Epazote? Spotting Next-Wave Latino Foods

latin food Given Americans' growing taste for authentic Latino foods and flavors, food manufacturers as well as restaurants are now continually on the prowl for emerging variations to add zest to their offerings.

So what's just hitting the radar? Epazote, Seville oranges, aji amarillo chiles and sofritos, according to a new Culinary Trend Report on next-wave Latino foods from Packaged Facts and the Center for Culinary Development (CCD).

Epazote (shown above) is a Mexican culinary herb that smells like "grassy turpentine" in its raw state, but when simmered in a pot of black beans, "mellows to a rich, grounding presence that more and more chefs are finding addictive," report CCD's trend-spotters. They expect the herb to move beyond upscale Mexican restaurants to become a common ingredient in canned and CPG products.



Seville oranges are becoming increasingly popular ingredients in sophisticated contemporary Latin restaurant fare, and CCD predicts that CPGs will soon be using the oranges' somewhat bitter citrus flavor to add "Caribbean tang" to a variety of products.

Aji amarillo chiles, the most popular variety in Peru, offer a distinctively fruity flavor while retaining chile bite. The combination adds up to crossover appeal similar to that previously shown by now-ubiquitous chipotles, making aji chiles prime candidates for inclusion in "everything from spicy wings at QSRs to jarred salsas," reports CCD.
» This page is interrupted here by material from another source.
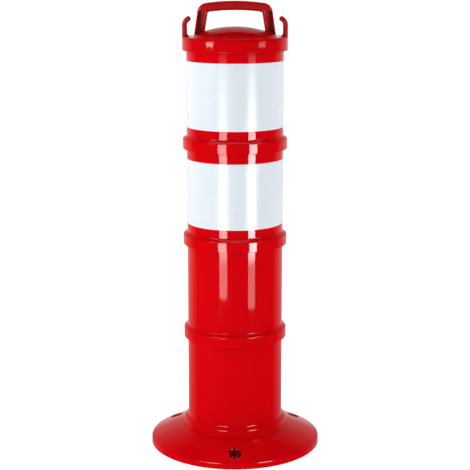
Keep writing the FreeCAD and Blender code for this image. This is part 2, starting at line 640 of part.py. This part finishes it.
def chain_hook(side):
    """Round cane-shaped hook that bends towards the handle, with a ball at its tip and a web at its root."""
    bend_z = LEDGE_Z + HOOK_STRAIGHT_H
    stem = rod(HOOK_R, LEDGE_Z - HOOK_PEG_DEPTH, bend_z, HOOK_X)
    centre_x = HOOK_X - HOOK_BEND_R
    circle = Part.Face(Part.Wire(Part.makeCircle(HOOK_R, Vector(HOOK_X, 0, bend_z), UP)))
    bend = circle.revolve(Vector(centre_x, 0, bend_z), Vector(0, -1, 0), HOOK_BEND_ANGLE)
    tip = math.radians(HOOK_BEND_ANGLE)
    tip_x = centre_x + HOOK_BEND_R * math.cos(tip)
    tip_z = bend_z + HOOK_BEND_R * math.sin(tip)
    ball = Part.makeSphere(HOOK_BALL_R, Vector(tip_x, 0, tip_z))
    web_top = (HOOK_X - HOOK_R, LEDGE_Z + HOOK_WEB_H)
    web_low = (web_top[0] - HOOK_WEB_W, LEDGE_Z)
    middle = bulge(web_low, web_top, -HOOK_WEB_HOLLOW)
    web = Part.Face(Part.Wire([
        line((HOOK_X, LEDGE_Z), web_low), arc(web_low, middle, web_top), line(web_top, (HOOK_X, web_top[1])),
        line((HOOK_X, web_top[1]), (HOOK_X, LEDGE_Z)),
    ])).extrude(Vector(0, HOOK_WEB_T, 0))
    web.translate(Vector(0, -HOOK_WEB_T / 2, 0))
    hook = stem.fuse([bend, ball, web])
    return hook if side > 0 else turn_about_z(hook, 180)


# --- drain ----------------------------------------------------------------------------------------
def with_drain_pad(section):
    """Flat pad with a hole, at the rear of the lowest section."""
    pad = rod_back(DRAIN_PAD_R, PAD_FACE_Y - DRAIN_PAD_T, PAD_FACE_Y, DRAIN_Z)
    section = section.fuse(pad)
    return section.cut(rod_back(BUSH_R, BORE_R / 2, PAD_FACE_Y + OVERRUN, DRAIN_Z))


def drain_bush():
    """Flanged sleeve through the column wall, with an inner thread for the drain plug."""
    low = FLANGE_Y - BUSH_LENGTH
    bush = rod_back(BUSH_R - BUSH_GAP, low, FLANGE_Y + BUSH_FLANGE_T, DRAIN_Z)
    bush = bush.fuse(rod_back(BUSH_FLANGE_R, FLANGE_Y, PLUG_SEAT_Y, DRAIN_Z))
    bush = bush.cut(rod_back(BUSH_BORE_R, low - OVERRUN, PLUG_SEAT_Y + OVERRUN, DRAIN_Z))
    thread = drain_thread(BUSH_BORE_R, BUSH_BORE_R - PLUG_THREAD_DEPTH, DRAIN_THREAD_Y - PLUG_LEAD / 2)
    return bush.fuse(thread)


def washer_back(outer, inner, start_y, thickness):
    disc = rod_back(outer, start_y, start_y + thickness, DRAIN_Z)
    return disc.cut(rod_back(inner, start_y - OVERRUN, start_y + thickness + OVERRUN, DRAIN_Z))


def drain_bush_nut():
    end = PAD_FACE_Y - DRAIN_PAD_T
    nut = hexagon_back(BUSH_NUT_AF, end - BUSH_NUT_T, end, DRAIN_Z)
    return nut.cut(rod_back(BUSH_R, end - BUSH_NUT_T - OVERRUN, end + OVERRUN, DRAIN_Z))


def drain_plug():
    """Threaded plug with a round head and a wing for turning by hand."""
    shank = rod_back(PLUG_R, PLUG_FACE_Y - PLUG_LENGTH, PLUG_FACE_Y + OVERRUN, DRAIN_Z)
    shank = shank.fuse(drain_thread(PLUG_R, PLUG_R + PLUG_THREAD_DEPTH, DRAIN_THREAD_Y))
    head = rod_back(PLUG_HEAD_R, PLUG_FACE_Y, PLUG_FACE_Y + PLUG_HEAD_T, DRAIN_Z)
    top = PLUG_FACE_Y + PLUG_HEAD_T
    head = head.makeFillet(PLUG_ROUND, [edge for edge in head.Edges if edge.BoundBox.YMin > top - OVERRUN])
    wing = Part.makeBox(PLUG_WING_L, PLUG_WING_H + OVERRUN, PLUG_WING_T,
                        Vector(-PLUG_WING_L / 2, top - OVERRUN, DRAIN_Z - PLUG_WING_T / 2))
    wing = wing.makeFillet(PLUG_ROUND, [edge for edge in wing.Edges if edge.BoundBox.YMax > top])
    return shank.fuse([head, wing])


def main():
    os.makedirs("parts", exist_ok=True)
    write("foot_flange", foot_flange())
    for index in range(SECTION_COUNT):
        write("column_section_%d" % (index + 1), column_section(index))
        write("joint_seal_%d" % (index + 1), joint_seal(index))
    for index, place in BANDED_SECTIONS.items():
        write("reflective_sleeve_" + place, reflective_sleeve(index))
    write("cap_shell", cap_shell())
    write("cap_gasket", cap_gasket())
    write("carry_handle", carry_handle())
    write("handle_screws", handle_screws())
    write("handle_screw_seals", handle_screw_seals())
    write("chain_hook_left", chain_hook(-1))
    write("chain_hook_right", chain_hook(1))
    write("drain_bush", drain_bush())
    write("drain_bush_seal", washer_back(BUSH_FLANGE_R - BUSH_SEAL_INSET, BUSH_R, PAD_FACE_Y, BUSH_SEAL_T))
    write("drain_bush_nut", drain_bush_nut())
    write("drain_washer", washer_back(PLUG_WASHER_R, BUSH_BORE_R, PLUG_SEAT_Y, PLUG_WASHER_T))
    write("drain_plug", drain_plug())


main()
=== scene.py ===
"""Looks, light and camera for the water-filled marker post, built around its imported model. Metres, +Z up."""
import math

import bmesh
import bpy
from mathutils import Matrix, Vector


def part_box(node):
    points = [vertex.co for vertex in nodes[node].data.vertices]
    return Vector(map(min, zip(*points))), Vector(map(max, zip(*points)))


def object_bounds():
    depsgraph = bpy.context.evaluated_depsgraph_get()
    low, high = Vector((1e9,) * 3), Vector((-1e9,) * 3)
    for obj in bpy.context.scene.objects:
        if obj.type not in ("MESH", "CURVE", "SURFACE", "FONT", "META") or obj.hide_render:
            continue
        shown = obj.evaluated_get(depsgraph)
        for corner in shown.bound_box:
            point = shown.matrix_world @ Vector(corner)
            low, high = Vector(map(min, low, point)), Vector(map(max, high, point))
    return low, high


MM = 0.001

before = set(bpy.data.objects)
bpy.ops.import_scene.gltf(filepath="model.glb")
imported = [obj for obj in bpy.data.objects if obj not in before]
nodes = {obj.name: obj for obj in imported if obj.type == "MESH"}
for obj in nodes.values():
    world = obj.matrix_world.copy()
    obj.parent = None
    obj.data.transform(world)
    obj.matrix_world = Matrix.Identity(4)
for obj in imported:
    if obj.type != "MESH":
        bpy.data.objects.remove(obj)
cad_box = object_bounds()

# --- places read from the frame ---------------------------------------------------------------
COLUMN_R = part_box("reflective_sleeve_lower")[1].x
FOOT_R = cad_box[1].x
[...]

Sofritos--flavorful Caribbean "simmer sauces"--have long been used in that region as the building blocks for a variety of dishes, including paella. Now, they are being incorporated in menu offerings in nuevo Latino fusion and contemporary Cuban and Puerto Rican restaurants, and show promise for broader adoption.

Other trends of note:

  • Rotisserie chicken flavored with authentic, regionally inspired flavors from Latin America. CCD believes this trend is destined for wide adoption by food manufacturers and restaurants because it offers the familiar comfort food roast chicken with a novel twist, as well as built-in nutritious, wholesome positioning.
  • U.S.-made versions of Mexican cheese varieties are in demand by Latinos and non-Latinos alike, and marketers are gradually catching on. Wisconsin's Hispanic cheese production has doubled since 1997, and big national brands like Sargento and Tillamook have added Mexican cheeses and shredded jack-and-cheddar quesadilla blends, notes CCD.
  • Bland tableside guacamoles are being reinvented as consumers look for fresh, healthy ways to snack. Freshly made, hand-mashed, chunky varieties that can be customized to taste with more/less onions, chiles and other seasonings are hot--and CCD stresses that marketers should look to apply the same lessons to many other types of food offerings.
  • Soft-corn tortilla tacos--which offer both health and flavor advantages over the crunchy variety--are popping up in QSR's and casual dining restaurants, and becoming more available in supermarkets as well.
  • Mojito isn't over. While mojito cocktails may seem old-hat to some, seemingly endless variations on the basic tart lime/mint flavor are now finding their way into soft drinks, marinades, chocolates and even chewing gum. Far from reaching saturation, this Cuban flavor profile "will go on inspiring CPG manufacturers across a broad spectrum of products," predicts CCD.